-- start of RAW DATA --

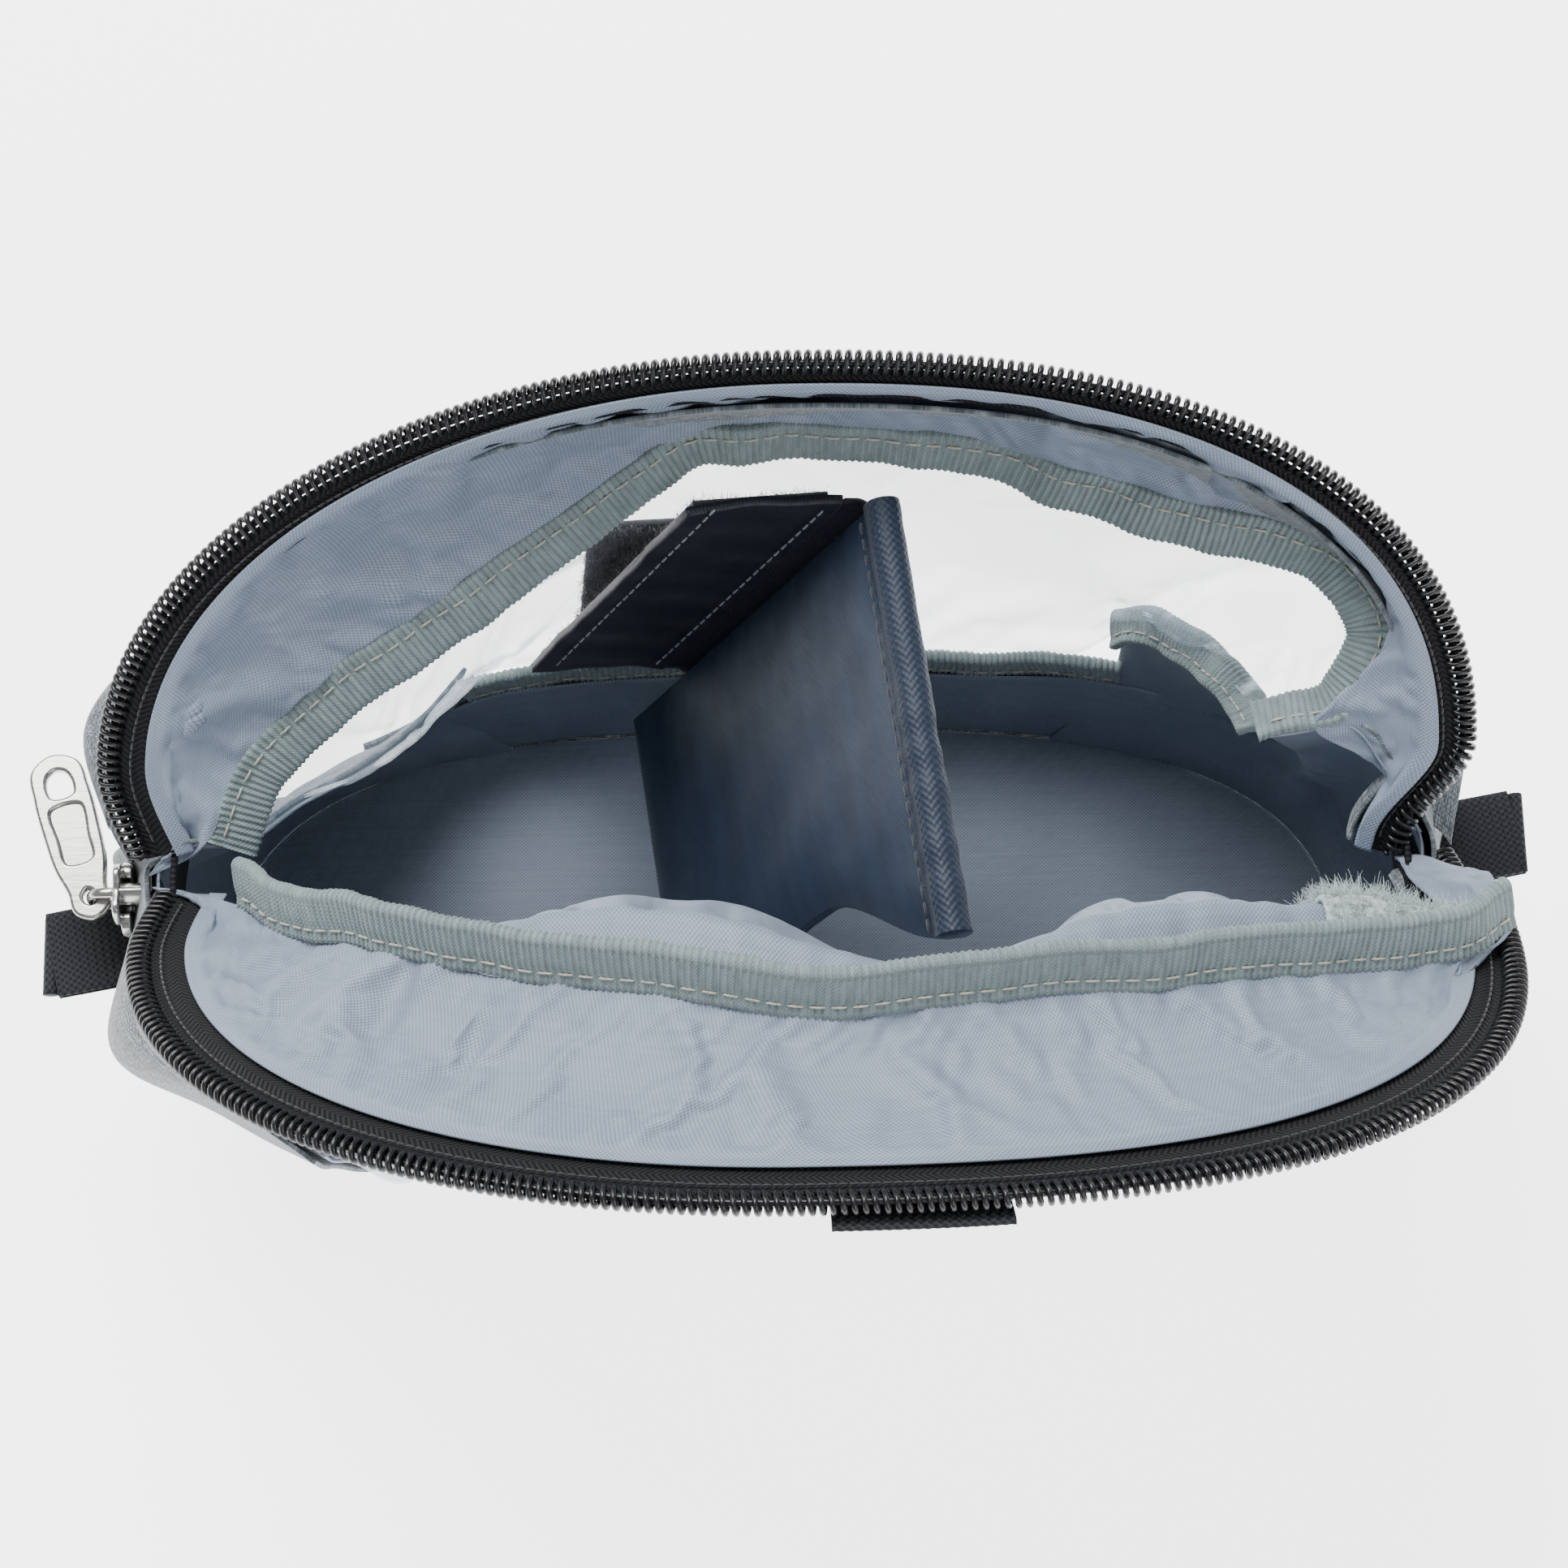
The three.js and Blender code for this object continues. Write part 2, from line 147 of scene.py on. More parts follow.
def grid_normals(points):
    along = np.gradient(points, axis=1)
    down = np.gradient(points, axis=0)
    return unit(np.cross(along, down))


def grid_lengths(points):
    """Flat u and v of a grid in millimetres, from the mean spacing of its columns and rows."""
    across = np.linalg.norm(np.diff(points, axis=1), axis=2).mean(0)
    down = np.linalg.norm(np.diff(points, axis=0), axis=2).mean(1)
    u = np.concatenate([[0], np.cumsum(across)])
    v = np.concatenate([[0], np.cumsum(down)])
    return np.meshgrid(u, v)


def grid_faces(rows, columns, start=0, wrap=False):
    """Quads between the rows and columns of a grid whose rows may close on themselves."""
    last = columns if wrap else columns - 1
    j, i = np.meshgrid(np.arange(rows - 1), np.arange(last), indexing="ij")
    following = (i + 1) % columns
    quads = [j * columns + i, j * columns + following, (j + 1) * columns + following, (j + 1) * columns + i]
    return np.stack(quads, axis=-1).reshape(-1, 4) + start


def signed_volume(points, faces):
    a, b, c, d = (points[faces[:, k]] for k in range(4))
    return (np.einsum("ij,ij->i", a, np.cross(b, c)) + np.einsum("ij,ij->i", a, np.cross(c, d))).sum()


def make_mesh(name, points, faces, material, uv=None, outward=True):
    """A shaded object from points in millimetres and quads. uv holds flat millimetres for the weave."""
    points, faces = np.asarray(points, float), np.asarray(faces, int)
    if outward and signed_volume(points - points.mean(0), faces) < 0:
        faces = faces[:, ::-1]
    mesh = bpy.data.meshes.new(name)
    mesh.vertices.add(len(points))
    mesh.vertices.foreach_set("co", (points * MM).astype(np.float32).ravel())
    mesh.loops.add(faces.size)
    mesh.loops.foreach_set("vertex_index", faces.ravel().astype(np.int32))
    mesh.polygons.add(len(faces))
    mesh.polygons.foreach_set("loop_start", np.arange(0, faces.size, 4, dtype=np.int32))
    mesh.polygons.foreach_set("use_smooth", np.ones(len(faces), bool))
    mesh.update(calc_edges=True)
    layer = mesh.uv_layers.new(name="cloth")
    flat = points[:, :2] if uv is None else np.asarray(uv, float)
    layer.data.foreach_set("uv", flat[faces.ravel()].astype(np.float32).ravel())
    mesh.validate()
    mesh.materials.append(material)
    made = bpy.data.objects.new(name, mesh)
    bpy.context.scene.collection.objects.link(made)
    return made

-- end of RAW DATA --

### WHAT THE TASK ASKS
Reproduce verbatim only this range: the first line of the material through the line that contains "return unit(np.cross(along, down))", inclusive.

### REPLY
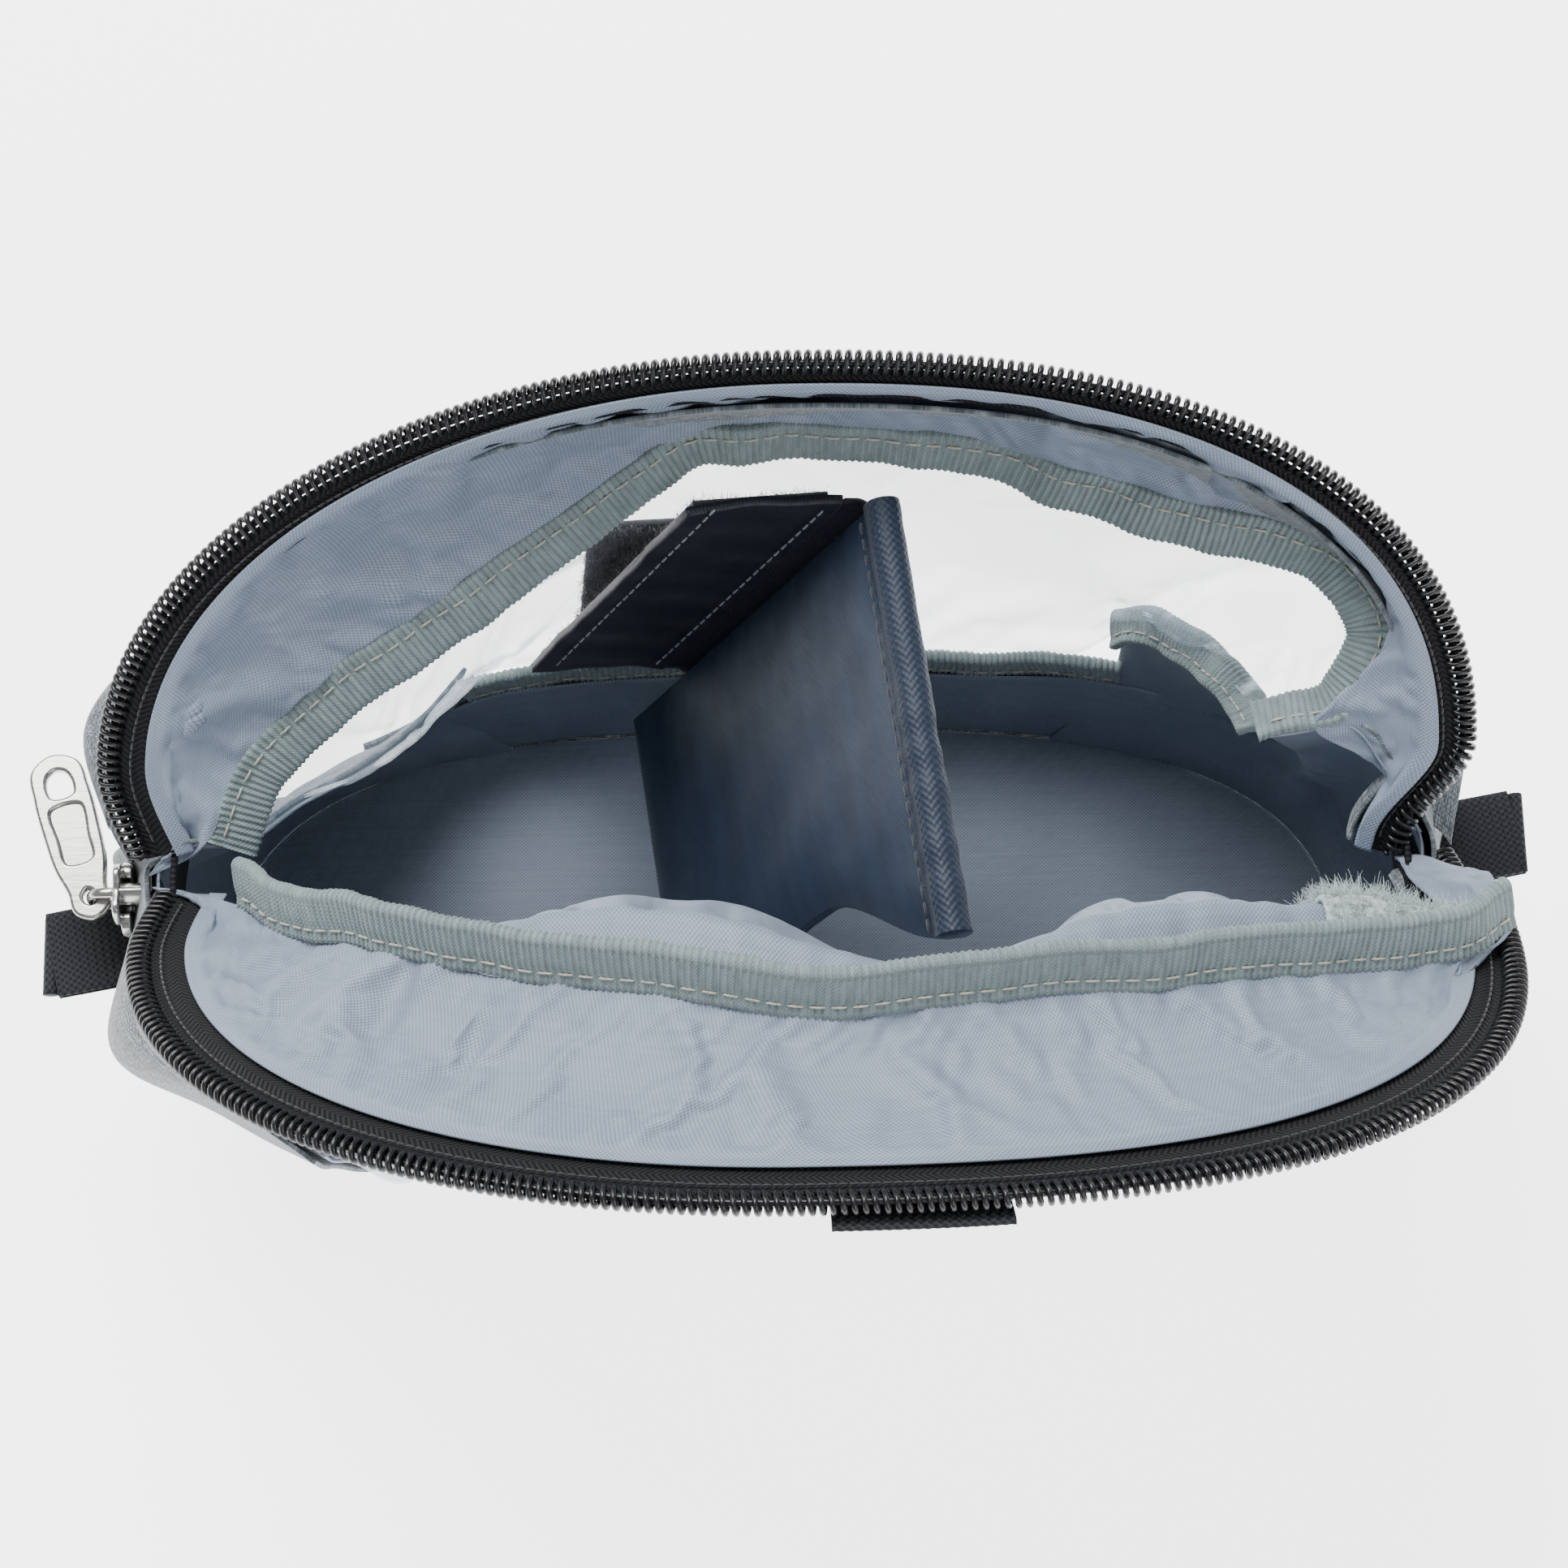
The three.js and Blender code for this object continues. Write part 2, from line 147 of scene.py on. More parts follow.
def grid_normals(points):
    along = np.gradient(points, axis=1)
    down = np.gradient(points, axis=0)
    return unit(np.cross(along, down))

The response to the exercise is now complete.